TASK DIRECTIONS: Reproduce, exactly and in full, only the lines below from the one containing "surge = small_chip(surge_length, surge_width, surge_height)" through the one containing "imported = [obj".

┌─ EXERCISE MATERIALS

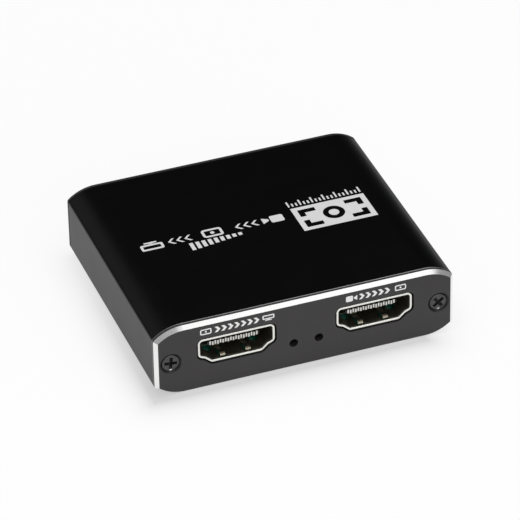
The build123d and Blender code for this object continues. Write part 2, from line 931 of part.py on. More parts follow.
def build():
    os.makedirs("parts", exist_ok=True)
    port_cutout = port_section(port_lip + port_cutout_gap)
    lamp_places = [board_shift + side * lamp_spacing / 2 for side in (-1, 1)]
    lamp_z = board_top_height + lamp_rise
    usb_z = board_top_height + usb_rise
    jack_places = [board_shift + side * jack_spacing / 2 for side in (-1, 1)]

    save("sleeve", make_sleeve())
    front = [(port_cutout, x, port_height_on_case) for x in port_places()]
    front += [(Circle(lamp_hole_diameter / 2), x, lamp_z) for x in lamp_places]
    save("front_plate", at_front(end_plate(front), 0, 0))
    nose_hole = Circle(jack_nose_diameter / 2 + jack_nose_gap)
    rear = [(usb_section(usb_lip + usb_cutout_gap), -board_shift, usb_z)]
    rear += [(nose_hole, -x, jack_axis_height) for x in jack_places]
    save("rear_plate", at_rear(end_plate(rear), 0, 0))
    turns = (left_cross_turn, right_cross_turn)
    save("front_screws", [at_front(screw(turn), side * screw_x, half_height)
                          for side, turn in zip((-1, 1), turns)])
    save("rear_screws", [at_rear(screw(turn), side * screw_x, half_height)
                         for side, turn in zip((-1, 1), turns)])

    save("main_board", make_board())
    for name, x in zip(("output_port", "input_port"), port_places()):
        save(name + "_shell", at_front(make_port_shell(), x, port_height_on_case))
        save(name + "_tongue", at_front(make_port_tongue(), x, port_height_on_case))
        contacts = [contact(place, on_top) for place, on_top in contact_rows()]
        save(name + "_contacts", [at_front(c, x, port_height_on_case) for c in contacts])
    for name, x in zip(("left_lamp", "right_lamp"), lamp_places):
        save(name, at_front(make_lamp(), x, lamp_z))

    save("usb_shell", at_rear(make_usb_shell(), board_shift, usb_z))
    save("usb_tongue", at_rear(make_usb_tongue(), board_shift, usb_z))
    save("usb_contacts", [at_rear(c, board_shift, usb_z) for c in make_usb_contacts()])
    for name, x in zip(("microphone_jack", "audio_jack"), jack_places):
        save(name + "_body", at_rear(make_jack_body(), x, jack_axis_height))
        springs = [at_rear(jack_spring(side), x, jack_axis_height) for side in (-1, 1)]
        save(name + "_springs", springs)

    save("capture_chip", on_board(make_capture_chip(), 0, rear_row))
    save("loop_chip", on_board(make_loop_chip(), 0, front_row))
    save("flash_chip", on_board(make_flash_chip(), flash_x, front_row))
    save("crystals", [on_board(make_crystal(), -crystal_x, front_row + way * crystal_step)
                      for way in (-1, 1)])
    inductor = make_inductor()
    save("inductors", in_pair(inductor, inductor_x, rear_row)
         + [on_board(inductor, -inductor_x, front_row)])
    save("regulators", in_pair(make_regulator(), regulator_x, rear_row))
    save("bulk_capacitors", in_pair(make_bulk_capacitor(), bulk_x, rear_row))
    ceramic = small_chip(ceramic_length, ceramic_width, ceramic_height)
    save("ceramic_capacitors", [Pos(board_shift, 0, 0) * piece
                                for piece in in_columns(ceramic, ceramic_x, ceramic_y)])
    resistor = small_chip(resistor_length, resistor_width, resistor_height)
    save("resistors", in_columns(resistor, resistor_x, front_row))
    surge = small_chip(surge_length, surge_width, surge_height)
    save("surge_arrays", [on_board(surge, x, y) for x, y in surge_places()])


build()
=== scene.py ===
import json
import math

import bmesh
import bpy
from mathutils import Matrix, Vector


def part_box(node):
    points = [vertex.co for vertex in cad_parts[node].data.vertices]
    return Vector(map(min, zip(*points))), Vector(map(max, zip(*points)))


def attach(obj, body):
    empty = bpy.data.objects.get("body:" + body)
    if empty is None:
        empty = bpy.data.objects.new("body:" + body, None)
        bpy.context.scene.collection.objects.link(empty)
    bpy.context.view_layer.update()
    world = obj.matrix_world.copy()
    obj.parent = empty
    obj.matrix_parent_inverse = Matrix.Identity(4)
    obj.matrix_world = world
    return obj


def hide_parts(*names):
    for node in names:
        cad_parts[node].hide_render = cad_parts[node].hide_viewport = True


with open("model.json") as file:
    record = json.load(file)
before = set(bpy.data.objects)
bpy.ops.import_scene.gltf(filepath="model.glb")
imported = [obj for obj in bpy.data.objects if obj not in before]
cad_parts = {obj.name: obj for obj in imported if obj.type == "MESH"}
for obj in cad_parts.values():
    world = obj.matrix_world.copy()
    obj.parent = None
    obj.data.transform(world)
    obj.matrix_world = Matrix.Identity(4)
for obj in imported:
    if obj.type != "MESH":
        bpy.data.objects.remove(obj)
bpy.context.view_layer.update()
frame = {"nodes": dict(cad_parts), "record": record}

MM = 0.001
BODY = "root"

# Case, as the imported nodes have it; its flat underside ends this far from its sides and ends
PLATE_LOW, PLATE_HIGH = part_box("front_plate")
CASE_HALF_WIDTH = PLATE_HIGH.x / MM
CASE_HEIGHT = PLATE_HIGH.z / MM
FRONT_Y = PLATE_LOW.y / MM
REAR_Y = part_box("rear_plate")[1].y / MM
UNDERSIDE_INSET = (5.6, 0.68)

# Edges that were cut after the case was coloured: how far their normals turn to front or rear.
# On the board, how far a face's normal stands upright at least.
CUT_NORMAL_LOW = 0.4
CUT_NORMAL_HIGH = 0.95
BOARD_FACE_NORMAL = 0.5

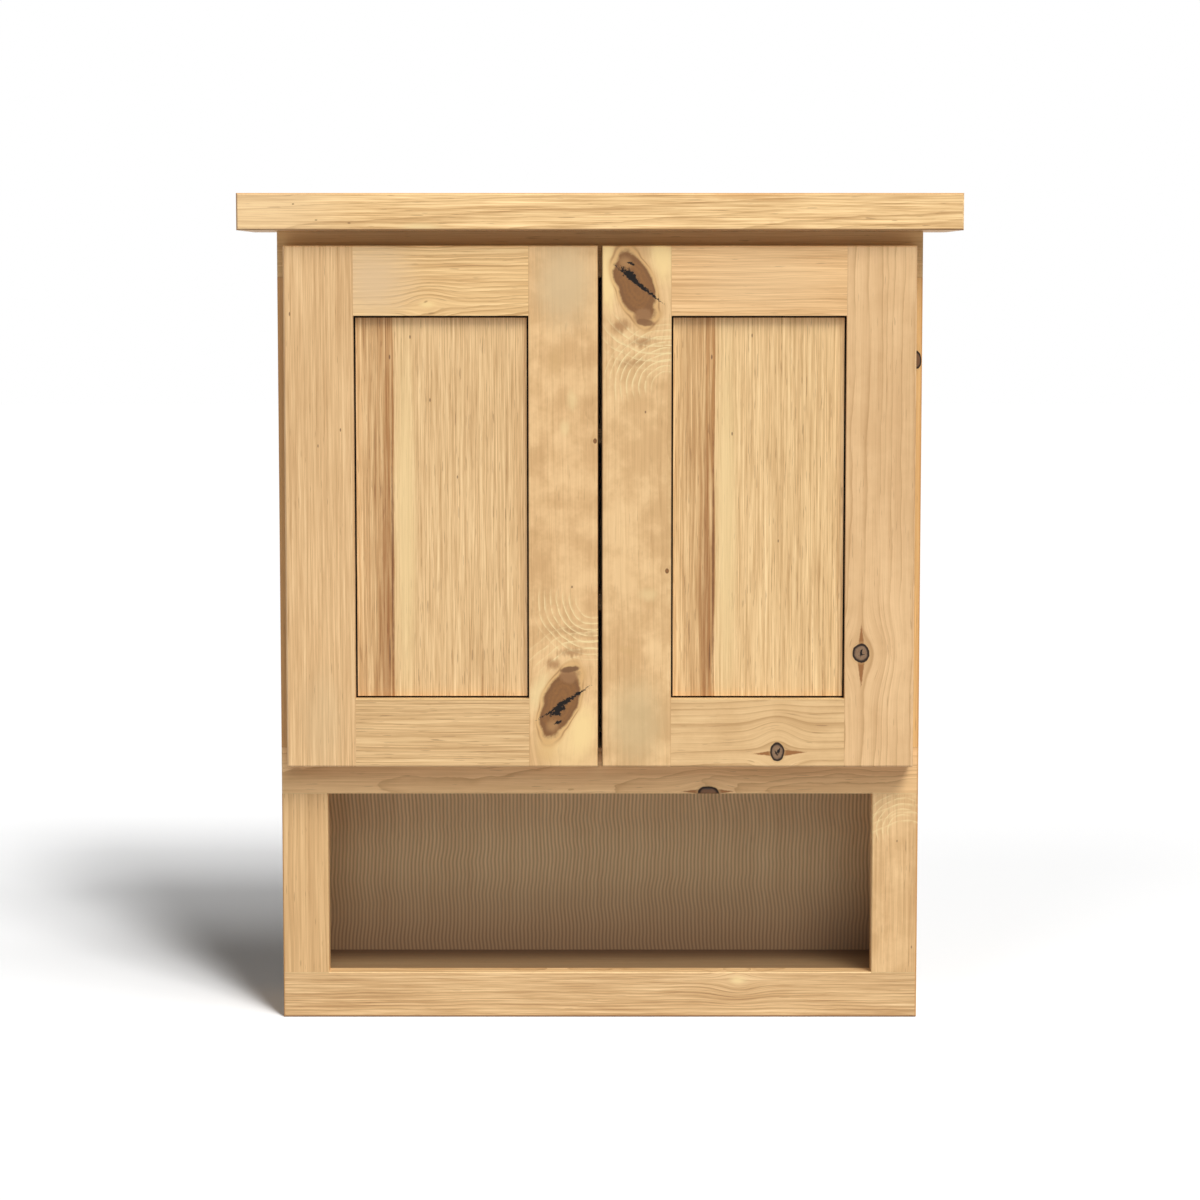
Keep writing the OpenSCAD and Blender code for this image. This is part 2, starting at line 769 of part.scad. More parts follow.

└─

TASK RESPONSE:
    surge = small_chip(surge_length, surge_width, surge_height)
    save("surge_arrays", [on_board(surge, x, y) for x, y in surge_places()])


build()
=== scene.py ===
import json
import math

import bmesh
import bpy
from mathutils import Matrix, Vector


def part_box(node):
    points = [vertex.co for vertex in cad_parts[node].data.vertices]
    return Vector(map(min, zip(*points))), Vector(map(max, zip(*points)))


def attach(obj, body):
    empty = bpy.data.objects.get("body:" + body)
    if empty is None:
        empty = bpy.data.objects.new("body:" + body, None)
        bpy.context.scene.collection.objects.link(empty)
    bpy.context.view_layer.update()
    world = obj.matrix_world.copy()
    obj.parent = empty
    obj.matrix_parent_inverse = Matrix.Identity(4)
    obj.matrix_world = world
    return obj


def hide_parts(*names):
    for node in names:
        cad_parts[node].hide_render = cad_parts[node].hide_viewport = True


with open("model.json") as file:
    record = json.load(file)
before = set(bpy.data.objects)
bpy.ops.import_scene.gltf(filepath="model.glb")
imported = [obj for obj in bpy.data.objects if obj not in before]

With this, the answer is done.